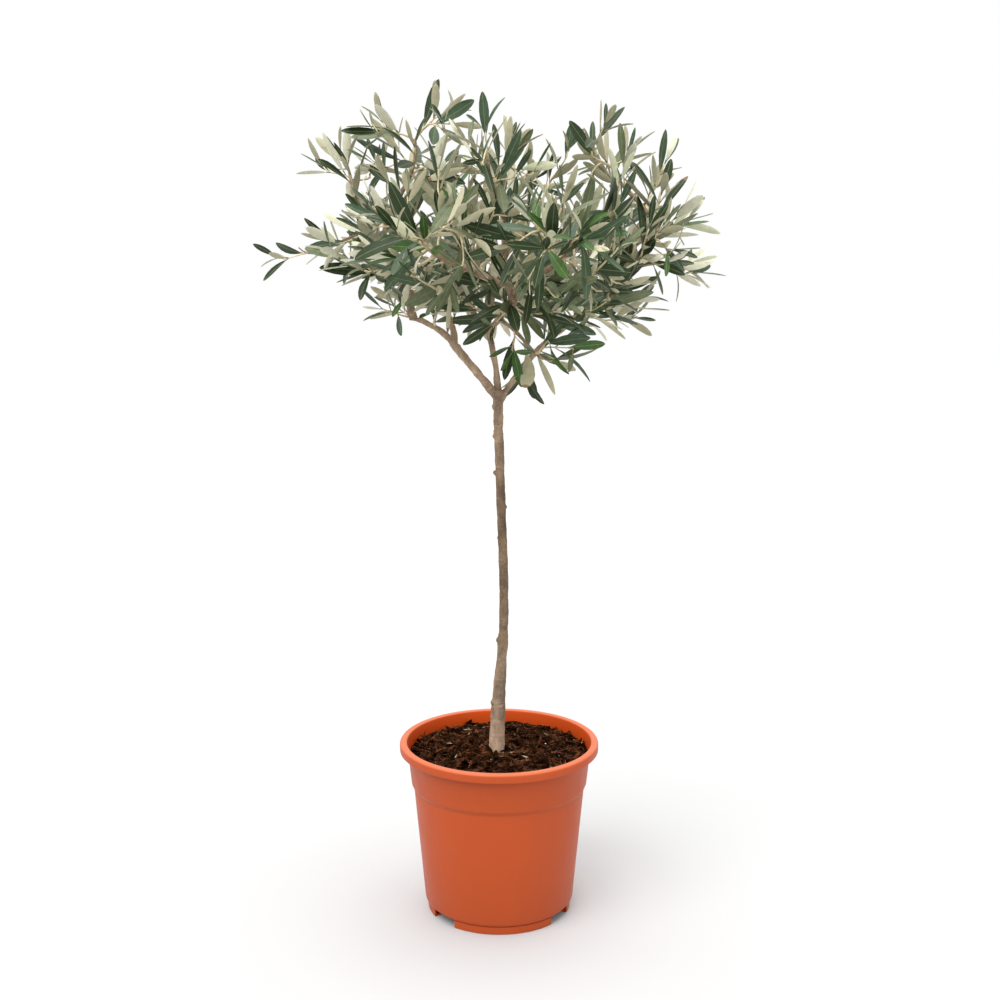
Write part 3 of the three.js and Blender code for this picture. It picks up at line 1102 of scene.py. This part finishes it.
def make_twigs(name, twigs, sides):
    """Twigs joined into one piece, each with small swellings where its leaves sit."""
    points, faces = [], []
    for twig in twigs:
        swell = 1 + 0.10 * np.sin(np.arange(len(twig.points)) * 2.1)
        add_tube(points, faces, twig.points, twig.radii * swell, sides)
    piece = piece_from_arrays(name, np.concatenate(points), faces)
    make_active(piece)
    bpy.ops.object.shade_smooth()
    return piece


def twig_finish(name, pale, dark):
    """Smooth young bark, faintly streaked."""
    finish = Finish(name, 0.62, specular=0.2)
    streaks = finish.noise(300, detail=4)
    finish.colour(finish.ramp(streaks, [(0.34, tuple(dark)), (0.62, tuple(pale))]))
    finish.bump(streaks, 0.0003)
    return finish.material


# ---- Leaves ----
# Stations along a leaf: share of the blade's length and half width as a share of the widest.
BLADE_SHARES = (0.05, 0.18, 0.36, 0.55, 0.74, 0.88, 0.965)
BLADE = [(share, math.sin(math.pi * share ** 1.22) ** 0.60) for share in BLADE_SHARES]
UPPER, RIB, UNDER, DRY = range(4)


@dataclass
class Leaf:
    """Where one leaf sits and how it is shaped."""

    root: np.ndarray
    way: np.ndarray
    up: np.ndarray
    size: float
    width: float
    curl: float
    twist: float
    dry: bool

    def tip(self):
        return self.root + self.way * self.size


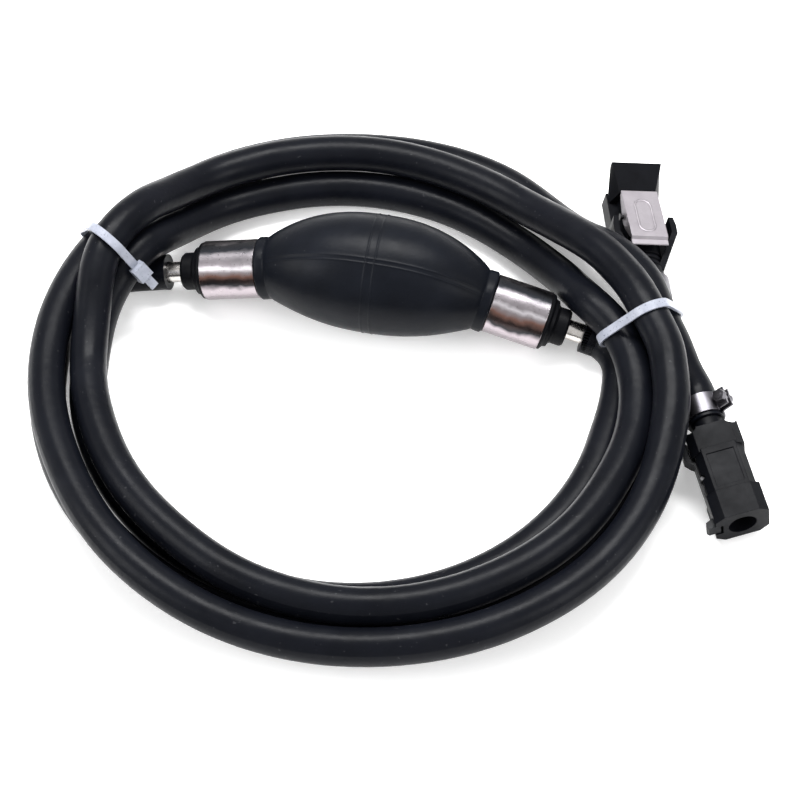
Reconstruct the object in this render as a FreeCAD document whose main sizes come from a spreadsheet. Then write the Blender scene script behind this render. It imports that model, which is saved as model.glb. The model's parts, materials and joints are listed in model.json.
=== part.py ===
import FreeCAD, Part
import Sketcher
import math
import os
import re
from FreeCAD import Placement, Rotation, Vector

# Outboard fuel line with a hand primer bulb, coiled and tied for storage.
# Frame: +Z up, floor at z = 0, origin under the middle of the whole coil.
# Fuel runs: tank connector -> short hose -> inlet check valve -> bulb ->
# outlet check valve -> long hose -> engine connector.

DIMENSIONS = [
    # hoses and the coil
    ("hose_od", 15.8), ("hose_id", 9.5), ("coil_x", -16.0), ("coil_y", 1.4),
    # primer bulb
    ("bulb_dia", 52.0), ("bulb_wall", 4.2), ("bulb_half", 46.5), ("bulb_reach", 51.0),
    ("bulb_x", 8.6), ("bulb_y", 47.4), ("bulb_z", 26.2), ("bulb_heading", -10.8),
    ("collar_dia", 27.4), ("neck_dia", 24.0), ("neck_length", 24.4), ("neck_bore", 15.8),
    # crimp sleeves and end bushes
    ("sleeve_dia", 25.8), ("sleeve_wall", 0.8), ("sleeve_length", 25.0),
    ("bush_flange", 25.0), ("bush_step", 21.4), ("bush_nose", 16.4), ("bush_end", 35.2),
    # check valves in the bulb's necks
    ("valve_dia", 15.5), ("valve_start", 1.5), ("valve_shoulder", 18.5), ("valve_end", 24.3),
    ("valve_cavity", 12.0), ("nipple_dia", 9.0), ("nipple_bore", 5.5), ("hose_start", 42.5),
    ("barb_dia", 9.4), ("barb_root", 8.6), ("barb_length", 15.0), ("nipple_barb", 8.0),
    ("seat_hole", 6.4), ("cage_hole", 8.0), ("ring_length", 3.0), ("valve_gap", 0.05),
    ("seal_thick", 0.8), ("seal_dia", 9.2), ("disc_dia", 11.6), ("disc_thick", 1.4),
    ("disc_notch", 1.5), ("stem_dia", 2.6), ("stem_length", 4.2), ("valve_spring_dia", 6.8),
    ("valve_wire", 0.7),
    # screw clamps on the hose ends
    ("clamp_width", 9.0), ("clamp_wall", 0.8), ("clamp_back", 6.0), ("ear_reach", 4.8),
    ("ear_gap", 2.6), ("ear_wall", 1.0), ("screw_dia", 3.0), ("screw_head", 4.4),
    ("screw_length", 7.4), ("nut_width", 5.2), ("nut_thick", 2.4),
    # what both quick connectors share
    ("plug_dia", 9.0), ("plug_length", 14.0), ("chamber_dia", 7.0), ("chamber_end", 28.0),
    ("seat_end", 30.0), ("seat_bore", 4.8), ("mouth", 50.0), ("passage", 3.8),
    ("ring_groove", 35.5), ("ring_wire", 1.8), ("poppet_nose", 3.8), ("poppet_head", 6.6),
    ("poppet_reach", 34.0), ("poppet_wire", 0.6), ("poppet_spring_dia", 4.8), ("slip", 0.1),
    # tank connector
    ("tank_socket", 10.0), ("throat_step", 0.3), ("slot_end", 43.6), ("tank_half", 12.0),
    ("tank_depth", 8.0), ("cheek_half", 14.4),
    ("cheek_y", 20.5), ("cheek_end", 29.5), ("cheek_top", 9.0), ("cheek_wall", 2.6),
    ("throat_half", 6.2), ("block_half", 7.1), ("block_start", 21.0), ("block_top", 8.0),
    ("hood_start", 44.2), ("hood_end", 56.5), ("hood_low", 7.4), ("hood_high", 14.0),
    ("hood_half", 11.5), ("hood_thick", 3.0), ("pin_y", 31.0), ("pin_z", 6.4),
    ("pin_dia", 2.0), ("pin_length", 20.0), ("lever_half", 8.25), ("lever_sheet", 0.9),
    ("lever_near", 11.8), ("lever_far", 43.2), ("lever_near_z", 12.8), ("lever_far_z", 10.2),
    # engine connector
    ("engine_socket", 12.0), ("shoulder_half", 11.4), ("barrel_half", 10.3),
    ("front_half", 11.4), ("shoulder_start", 4.5), ("shoulder_end", 16.5),
    ("front_start", 36.5), ("latch_y", 27.0), ("latch_x", 10.0), ("latch_height", 5.6),
    ("latch_slot", 6.4), ("latch_floor", 8.2), ("latch_pin_length", 9.6),
    # cable ties
    ("tie_width", 3.8), ("tie_thick", 1.2), ("tie_slack", 0.25), ("head_length", 7.2),
    ("head_height", 4.2), ("head_width", 6.6),
]

BULB_STRAIGHT = 5.0  # the bulb's axis is straight this far each side of its middle
BULB_BENT = 43.0      # and straight again from here outwards
SHOULDER_POWER = 2.3  # how full the bulb's outline is towards its ends

# Directions out of the bulb at its two ends, drooping towards the floor.
OUTLET_AXIS = Vector(0.946, -0.2416, -0.216)
INLET_AXIS = Vector(-0.969, 0.122, -0.216)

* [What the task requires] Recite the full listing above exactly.

* [Complete answer]
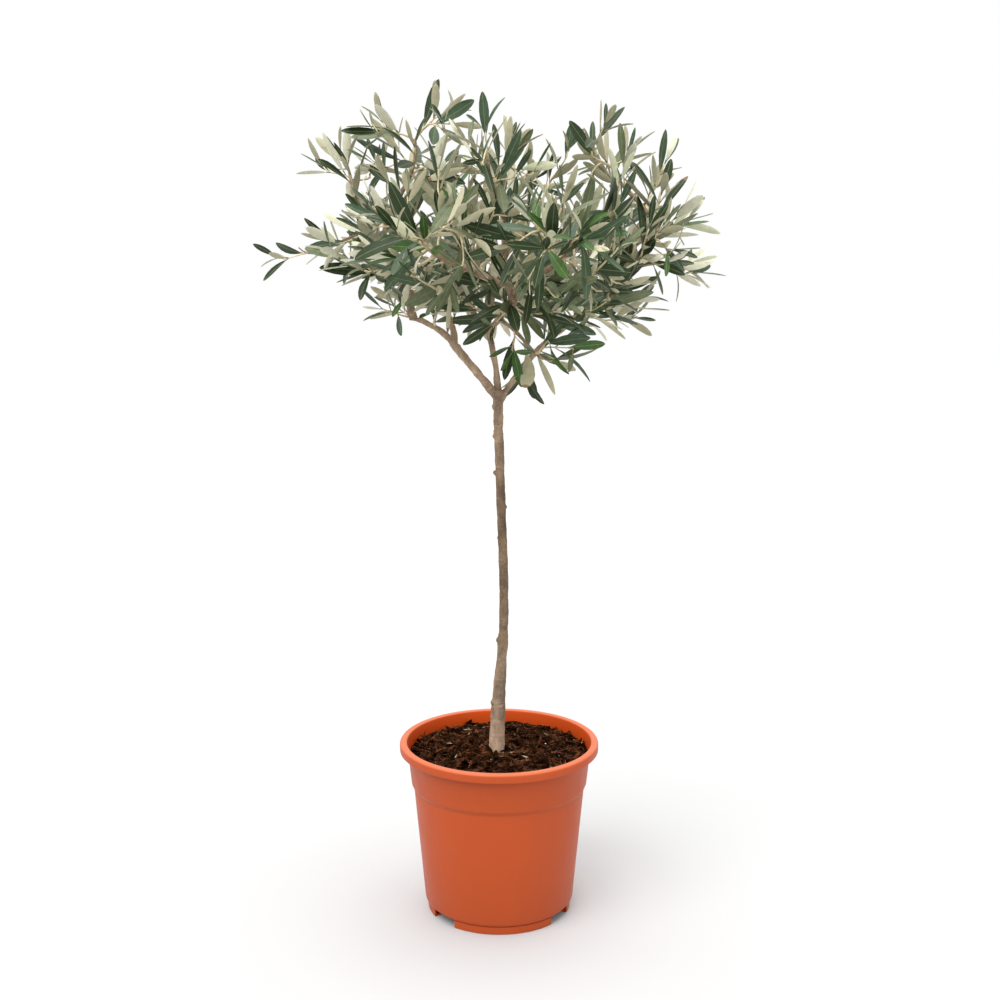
Write part 3 of the three.js and Blender code for this picture. It picks up at line 1102 of scene.py. This part finishes it.
def make_twigs(name, twigs, sides):
    """Twigs joined into one piece, each with small swellings where its leaves sit."""
    points, faces = [], []
    for twig in twigs:
        swell = 1 + 0.10 * np.sin(np.arange(len(twig.points)) * 2.1)
        add_tube(points, faces, twig.points, twig.radii * swell, sides)
    piece = piece_from_arrays(name, np.concatenate(points), faces)
    make_active(piece)
    bpy.ops.object.shade_smooth()
    return piece


def twig_finish(name, pale, dark):
    """Smooth young bark, faintly streaked."""
    finish = Finish(name, 0.62, specular=0.2)
    streaks = finish.noise(300, detail=4)
    finish.colour(finish.ramp(streaks, [(0.34, tuple(dark)), (0.62, tuple(pale))]))
    finish.bump(streaks, 0.0003)
    return finish.material


# ---- Leaves ----
# Stations along a leaf: share of the blade's length and half width as a share of the widest.
BLADE_SHARES = (0.05, 0.18, 0.36, 0.55, 0.74, 0.88, 0.965)
BLADE = [(share, math.sin(math.pi * share ** 1.22) ** 0.60) for share in BLADE_SHARES]
UPPER, RIB, UNDER, DRY = range(4)


@dataclass
class Leaf:
    """Where one leaf sits and how it is shaped."""

    root: np.ndarray
    way: np.ndarray
    up: np.ndarray
    size: float
    width: float
    curl: float
    twist: float
    dry: bool

    def tip(self):
        return self.root + self.way * self.size


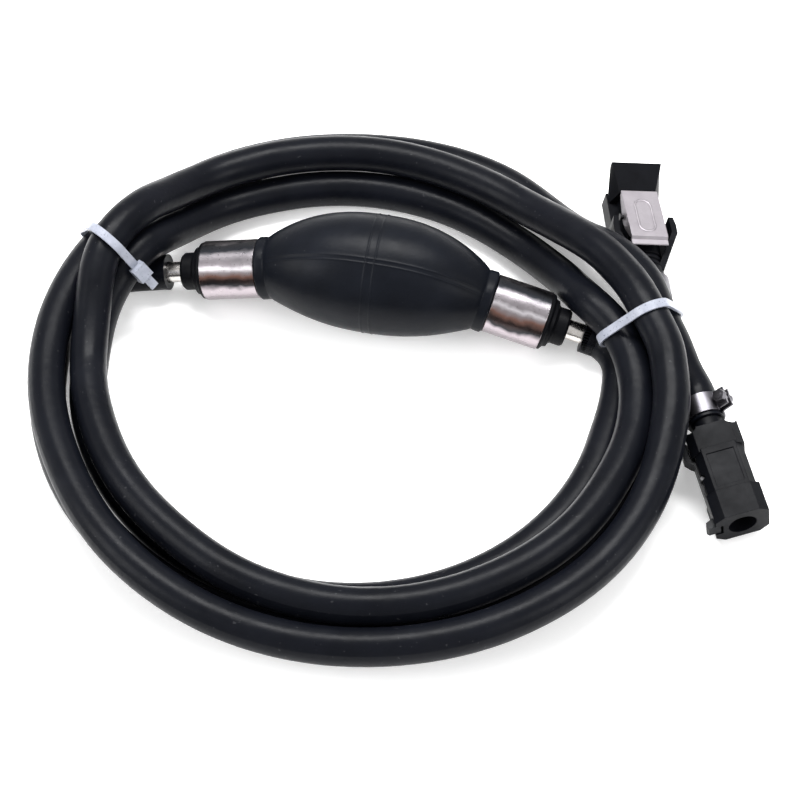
Reconstruct the object in this render as a FreeCAD document whose main sizes come from a spreadsheet. Then write the Blender scene script behind this render. It imports that model, which is saved as model.glb. The model's parts, materials and joints are listed in model.json.
=== part.py ===
import FreeCAD, Part
import Sketcher
import math
import os
import re
from FreeCAD import Placement, Rotation, Vector

# Outboard fuel line with a hand primer bulb, coiled and tied for storage.
# Frame: +Z up, floor at z = 0, origin under the middle of the whole coil.
# Fuel runs: tank connector -> short hose -> inlet check valve -> bulb ->
# outlet check valve -> long hose -> engine connector.

DIMENSIONS = [
    # hoses and the coil
    ("hose_od", 15.8), ("hose_id", 9.5), ("coil_x", -16.0), ("coil_y", 1.4),
    # primer bulb
    ("bulb_dia", 52.0), ("bulb_wall", 4.2), ("bulb_half", 46.5), ("bulb_reach", 51.0),
    ("bulb_x", 8.6), ("bulb_y", 47.4), ("bulb_z", 26.2), ("bulb_heading", -10.8),
    ("collar_dia", 27.4), ("neck_dia", 24.0), ("neck_length", 24.4), ("neck_bore", 15.8),
    # crimp sleeves and end bushes
    ("sleeve_dia", 25.8), ("sleeve_wall", 0.8), ("sleeve_length", 25.0),
    ("bush_flange", 25.0), ("bush_step", 21.4), ("bush_nose", 16.4), ("bush_end", 35.2),
    # check valves in the bulb's necks
    ("valve_dia", 15.5), ("valve_start", 1.5), ("valve_shoulder", 18.5), ("valve_end", 24.3),
    ("valve_cavity", 12.0), ("nipple_dia", 9.0), ("nipple_bore", 5.5), ("hose_start", 42.5),
    ("barb_dia", 9.4), ("barb_root", 8.6), ("barb_length", 15.0), ("nipple_barb", 8.0),
    ("seat_hole", 6.4), ("cage_hole", 8.0), ("ring_length", 3.0), ("valve_gap", 0.05),
    ("seal_thick", 0.8), ("seal_dia", 9.2), ("disc_dia", 11.6), ("disc_thick", 1.4),
    ("disc_notch", 1.5), ("stem_dia", 2.6), ("stem_length", 4.2), ("valve_spring_dia", 6.8),
    ("valve_wire", 0.7),
    # screw clamps on the hose ends
    ("clamp_width", 9.0), ("clamp_wall", 0.8), ("clamp_back", 6.0), ("ear_reach", 4.8),
    ("ear_gap", 2.6), ("ear_wall", 1.0), ("screw_dia", 3.0), ("screw_head", 4.4),
    ("screw_length", 7.4), ("nut_width", 5.2), ("nut_thick", 2.4),
    # what both quick connectors share
    ("plug_dia", 9.0), ("plug_length", 14.0), ("chamber_dia", 7.0), ("chamber_end", 28.0),
    ("seat_end", 30.0), ("seat_bore", 4.8), ("mouth", 50.0), ("passage", 3.8),
    ("ring_groove", 35.5), ("ring_wire", 1.8), ("poppet_nose", 3.8), ("poppet_head", 6.6),
    ("poppet_reach", 34.0), ("poppet_wire", 0.6), ("poppet_spring_dia", 4.8), ("slip", 0.1),
    # tank connector
    ("tank_socket", 10.0), ("throat_step", 0.3), ("slot_end", 43.6), ("tank_half", 12.0),
    ("tank_depth", 8.0), ("cheek_half", 14.4),
    ("cheek_y", 20.5), ("cheek_end", 29.5), ("cheek_top", 9.0), ("cheek_wall", 2.6),
    ("throat_half", 6.2), ("block_half", 7.1), ("block_start", 21.0), ("block_top", 8.0),
    ("hood_start", 44.2), ("hood_end", 56.5), ("hood_low", 7.4), ("hood_high", 14.0),
    ("hood_half", 11.5), ("hood_thick", 3.0), ("pin_y", 31.0), ("pin_z", 6.4),
    ("pin_dia", 2.0), ("pin_length", 20.0), ("lever_half", 8.25), ("lever_sheet", 0.9),
    ("lever_near", 11.8), ("lever_far", 43.2), ("lever_near_z", 12.8), ("lever_far_z", 10.2),
    # engine connector
    ("engine_socket", 12.0), ("shoulder_half", 11.4), ("barrel_half", 10.3),
    ("front_half", 11.4), ("shoulder_start", 4.5), ("shoulder_end", 16.5),
    ("front_start", 36.5), ("latch_y", 27.0), ("latch_x", 10.0), ("latch_height", 5.6),
    ("latch_slot", 6.4), ("latch_floor", 8.2), ("latch_pin_length", 9.6),
    # cable ties
    ("tie_width", 3.8), ("tie_thick", 1.2), ("tie_slack", 0.25), ("head_length", 7.2),
    ("head_height", 4.2), ("head_width", 6.6),
]

BULB_STRAIGHT = 5.0  # the bulb's axis is straight this far each side of its middle
BULB_BENT = 43.0      # and straight again from here outwards
SHOULDER_POWER = 2.3  # how full the bulb's outline is towards its ends

# Directions out of the bulb at its two ends, drooping towards the floor.
OUTLET_AXIS = Vector(0.946, -0.2416, -0.216)
INLET_AXIS = Vector(-0.969, 0.122, -0.216)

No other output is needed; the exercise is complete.